# Source material start

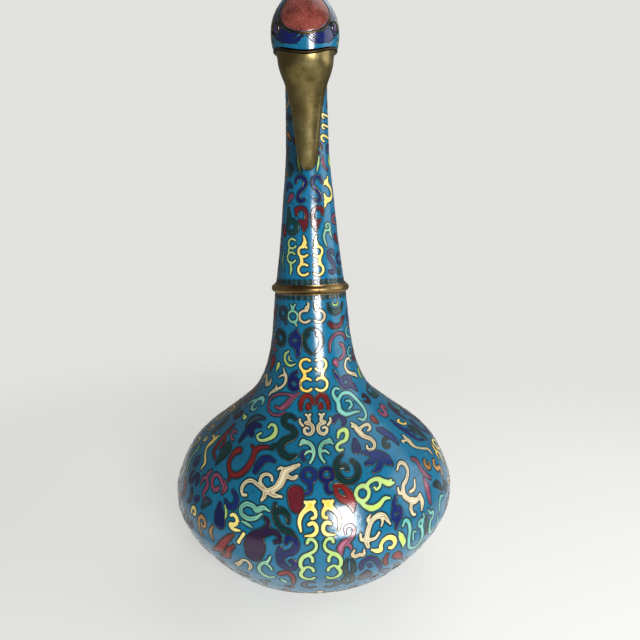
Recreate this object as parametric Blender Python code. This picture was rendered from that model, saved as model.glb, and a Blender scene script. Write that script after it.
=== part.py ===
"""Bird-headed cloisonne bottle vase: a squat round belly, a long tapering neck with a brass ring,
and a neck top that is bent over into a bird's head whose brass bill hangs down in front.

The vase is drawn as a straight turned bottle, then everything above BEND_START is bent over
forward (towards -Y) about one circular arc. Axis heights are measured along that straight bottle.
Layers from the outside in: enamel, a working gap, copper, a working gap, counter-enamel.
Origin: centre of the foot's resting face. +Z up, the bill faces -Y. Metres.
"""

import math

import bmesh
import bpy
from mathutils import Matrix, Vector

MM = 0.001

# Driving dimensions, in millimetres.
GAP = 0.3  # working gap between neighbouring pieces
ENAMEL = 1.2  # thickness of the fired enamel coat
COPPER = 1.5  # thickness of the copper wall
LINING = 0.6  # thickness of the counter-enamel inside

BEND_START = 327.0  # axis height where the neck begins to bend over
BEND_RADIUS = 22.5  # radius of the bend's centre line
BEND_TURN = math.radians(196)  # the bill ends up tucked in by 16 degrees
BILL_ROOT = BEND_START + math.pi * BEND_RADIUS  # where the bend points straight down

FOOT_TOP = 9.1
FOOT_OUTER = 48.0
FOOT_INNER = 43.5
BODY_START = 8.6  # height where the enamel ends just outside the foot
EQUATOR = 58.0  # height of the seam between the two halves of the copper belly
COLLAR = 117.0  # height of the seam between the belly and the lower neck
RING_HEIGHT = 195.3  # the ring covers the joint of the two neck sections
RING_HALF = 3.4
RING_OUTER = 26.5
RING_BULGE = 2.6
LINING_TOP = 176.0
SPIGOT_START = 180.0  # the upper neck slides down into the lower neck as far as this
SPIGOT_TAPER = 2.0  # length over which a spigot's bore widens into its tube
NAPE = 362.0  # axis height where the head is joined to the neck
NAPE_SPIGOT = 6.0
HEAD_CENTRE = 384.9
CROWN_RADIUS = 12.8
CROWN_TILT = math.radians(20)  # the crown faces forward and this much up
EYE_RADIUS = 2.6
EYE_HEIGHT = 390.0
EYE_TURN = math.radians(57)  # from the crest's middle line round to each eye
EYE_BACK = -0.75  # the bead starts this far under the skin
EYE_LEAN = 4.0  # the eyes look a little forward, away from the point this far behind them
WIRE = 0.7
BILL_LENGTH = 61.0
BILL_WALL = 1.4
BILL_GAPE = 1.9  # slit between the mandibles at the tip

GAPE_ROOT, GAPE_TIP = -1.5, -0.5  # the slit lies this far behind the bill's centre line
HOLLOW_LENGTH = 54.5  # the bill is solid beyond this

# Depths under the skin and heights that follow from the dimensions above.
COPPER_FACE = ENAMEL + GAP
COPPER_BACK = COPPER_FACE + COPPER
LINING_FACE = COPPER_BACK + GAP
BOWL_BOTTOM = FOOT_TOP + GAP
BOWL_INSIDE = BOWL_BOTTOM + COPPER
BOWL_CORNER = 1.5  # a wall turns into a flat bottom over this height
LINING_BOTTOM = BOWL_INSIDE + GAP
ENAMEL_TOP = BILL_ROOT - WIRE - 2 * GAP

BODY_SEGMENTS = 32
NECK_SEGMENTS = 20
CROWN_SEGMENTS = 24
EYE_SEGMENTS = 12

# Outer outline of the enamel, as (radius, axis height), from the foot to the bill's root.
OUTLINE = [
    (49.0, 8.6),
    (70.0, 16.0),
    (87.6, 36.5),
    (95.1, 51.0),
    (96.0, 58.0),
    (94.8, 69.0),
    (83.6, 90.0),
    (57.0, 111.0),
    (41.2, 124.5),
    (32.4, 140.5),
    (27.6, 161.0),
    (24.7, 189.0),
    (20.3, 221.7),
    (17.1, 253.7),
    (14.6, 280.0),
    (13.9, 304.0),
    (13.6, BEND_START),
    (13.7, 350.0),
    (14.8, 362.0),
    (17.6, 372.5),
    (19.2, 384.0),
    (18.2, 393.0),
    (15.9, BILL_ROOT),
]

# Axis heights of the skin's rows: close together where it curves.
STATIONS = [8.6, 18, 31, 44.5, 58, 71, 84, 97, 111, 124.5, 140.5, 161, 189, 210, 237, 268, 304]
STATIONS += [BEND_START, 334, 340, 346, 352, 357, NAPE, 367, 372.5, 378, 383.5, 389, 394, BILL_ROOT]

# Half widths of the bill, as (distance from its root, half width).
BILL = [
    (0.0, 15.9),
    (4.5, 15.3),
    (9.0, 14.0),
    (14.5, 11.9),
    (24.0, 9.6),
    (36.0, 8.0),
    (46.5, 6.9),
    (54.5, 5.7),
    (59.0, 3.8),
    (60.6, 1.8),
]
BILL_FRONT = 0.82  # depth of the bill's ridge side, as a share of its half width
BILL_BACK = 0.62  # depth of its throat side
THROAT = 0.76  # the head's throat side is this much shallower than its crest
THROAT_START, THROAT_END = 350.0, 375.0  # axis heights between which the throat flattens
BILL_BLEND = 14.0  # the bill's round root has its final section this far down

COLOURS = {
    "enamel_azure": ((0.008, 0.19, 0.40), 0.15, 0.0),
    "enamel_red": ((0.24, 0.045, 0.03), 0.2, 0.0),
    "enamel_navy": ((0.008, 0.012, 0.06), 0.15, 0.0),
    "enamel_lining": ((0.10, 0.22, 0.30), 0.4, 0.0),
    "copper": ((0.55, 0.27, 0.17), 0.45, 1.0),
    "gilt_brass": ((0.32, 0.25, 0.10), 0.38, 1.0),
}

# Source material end

Goal of the exercise:
Restate the data above word for word.

Response to the task:
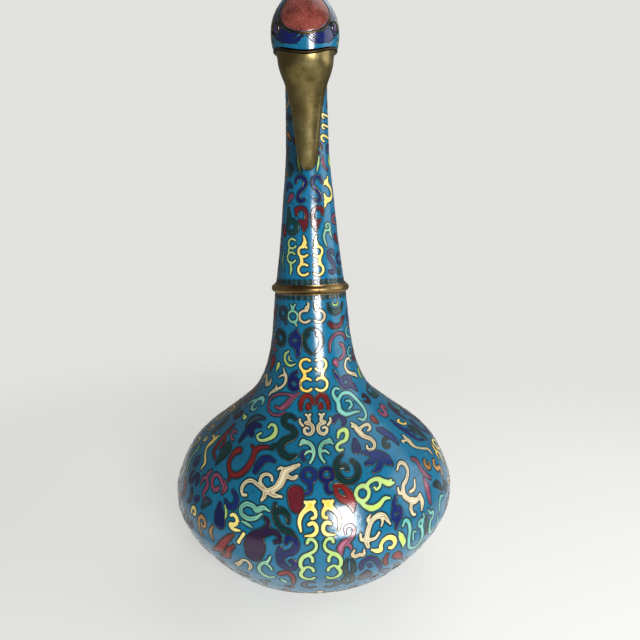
Recreate this object as parametric Blender Python code. This picture was rendered from that model, saved as model.glb, and a Blender scene script. Write that script after it.
=== part.py ===
"""Bird-headed cloisonne bottle vase: a squat round belly, a long tapering neck with a brass ring,
and a neck top that is bent over into a bird's head whose brass bill hangs down in front.

The vase is drawn as a straight turned bottle, then everything above BEND_START is bent over
forward (towards -Y) about one circular arc. Axis heights are measured along that straight bottle.
Layers from the outside in: enamel, a working gap, copper, a working gap, counter-enamel.
Origin: centre of the foot's resting face. +Z up, the bill faces -Y. Metres.
"""

import math

import bmesh
import bpy
from mathutils import Matrix, Vector

MM = 0.001

# Driving dimensions, in millimetres.
GAP = 0.3  # working gap between neighbouring pieces
ENAMEL = 1.2  # thickness of the fired enamel coat
COPPER = 1.5  # thickness of the copper wall
LINING = 0.6  # thickness of the counter-enamel inside

BEND_START = 327.0  # axis height where the neck begins to bend over
BEND_RADIUS = 22.5  # radius of the bend's centre line
BEND_TURN = math.radians(196)  # the bill ends up tucked in by 16 degrees
BILL_ROOT = BEND_START + math.pi * BEND_RADIUS  # where the bend points straight down

FOOT_TOP = 9.1
FOOT_OUTER = 48.0
FOOT_INNER = 43.5
BODY_START = 8.6  # height where the enamel ends just outside the foot
EQUATOR = 58.0  # height of the seam between the two halves of the copper belly
COLLAR = 117.0  # height of the seam between the belly and the lower neck
RING_HEIGHT = 195.3  # the ring covers the joint of the two neck sections
RING_HALF = 3.4
RING_OUTER = 26.5
RING_BULGE = 2.6
LINING_TOP = 176.0
SPIGOT_START = 180.0  # the upper neck slides down into the lower neck as far as this
SPIGOT_TAPER = 2.0  # length over which a spigot's bore widens into its tube
NAPE = 362.0  # axis height where the head is joined to the neck
NAPE_SPIGOT = 6.0
HEAD_CENTRE = 384.9
CROWN_RADIUS = 12.8
CROWN_TILT = math.radians(20)  # the crown faces forward and this much up
EYE_RADIUS = 2.6
EYE_HEIGHT = 390.0
EYE_TURN = math.radians(57)  # from the crest's middle line round to each eye
EYE_BACK = -0.75  # the bead starts this far under the skin
EYE_LEAN = 4.0  # the eyes look a little forward, away from the point this far behind them
WIRE = 0.7
BILL_LENGTH = 61.0
BILL_WALL = 1.4
BILL_GAPE = 1.9  # slit between the mandibles at the tip

GAPE_ROOT, GAPE_TIP = -1.5, -0.5  # the slit lies this far behind the bill's centre line
HOLLOW_LENGTH = 54.5  # the bill is solid beyond this

# Depths under the skin and heights that follow from the dimensions above.
COPPER_FACE = ENAMEL + GAP
COPPER_BACK = COPPER_FACE + COPPER
LINING_FACE = COPPER_BACK + GAP
BOWL_BOTTOM = FOOT_TOP + GAP
BOWL_INSIDE = BOWL_BOTTOM + COPPER
BOWL_CORNER = 1.5  # a wall turns into a flat bottom over this height
LINING_BOTTOM = BOWL_INSIDE + GAP
ENAMEL_TOP = BILL_ROOT - WIRE - 2 * GAP

BODY_SEGMENTS = 32
NECK_SEGMENTS = 20
CROWN_SEGMENTS = 24
EYE_SEGMENTS = 12

# Outer outline of the enamel, as (radius, axis height), from the foot to the bill's root.
OUTLINE = [
    (49.0, 8.6),
    (70.0, 16.0),
    (87.6, 36.5),
    (95.1, 51.0),
    (96.0, 58.0),
    (94.8, 69.0),
    (83.6, 90.0),
    (57.0, 111.0),
    (41.2, 124.5),
    (32.4, 140.5),
    (27.6, 161.0),
    (24.7, 189.0),
    (20.3, 221.7),
    (17.1, 253.7),
    (14.6, 280.0),
    (13.9, 304.0),
    (13.6, BEND_START),
    (13.7, 350.0),
    (14.8, 362.0),
    (17.6, 372.5),
    (19.2, 384.0),
    (18.2, 393.0),
    (15.9, BILL_ROOT),
]

# Axis heights of the skin's rows: close together where it curves.
STATIONS = [8.6, 18, 31, 44.5, 58, 71, 84, 97, 111, 124.5, 140.5, 161, 189, 210, 237, 268, 304]
STATIONS += [BEND_START, 334, 340, 346, 352, 357, NAPE, 367, 372.5, 378, 383.5, 389, 394, BILL_ROOT]

# Half widths of the bill, as (distance from its root, half width).
BILL = [
    (0.0, 15.9),
    (4.5, 15.3),
    (9.0, 14.0),
    (14.5, 11.9),
    (24.0, 9.6),
    (36.0, 8.0),
    (46.5, 6.9),
    (54.5, 5.7),
    (59.0, 3.8),
    (60.6, 1.8),
]
BILL_FRONT = 0.82  # depth of the bill's ridge side, as a share of its half width
BILL_BACK = 0.62  # depth of its throat side
THROAT = 0.76  # the head's throat side is this much shallower than its crest
THROAT_START, THROAT_END = 350.0, 375.0  # axis heights between which the throat flattens
BILL_BLEND = 14.0  # the bill's round root has its final section this far down

COLOURS = {
    "enamel_azure": ((0.008, 0.19, 0.40), 0.15, 0.0),
    "enamel_red": ((0.24, 0.045, 0.03), 0.2, 0.0),
    "enamel_navy": ((0.008, 0.012, 0.06), 0.15, 0.0),
    "enamel_lining": ((0.10, 0.22, 0.30), 0.4, 0.0),
    "copper": ((0.55, 0.27, 0.17), 0.45, 1.0),
    "gilt_brass": ((0.32, 0.25, 0.10), 0.38, 1.0),
}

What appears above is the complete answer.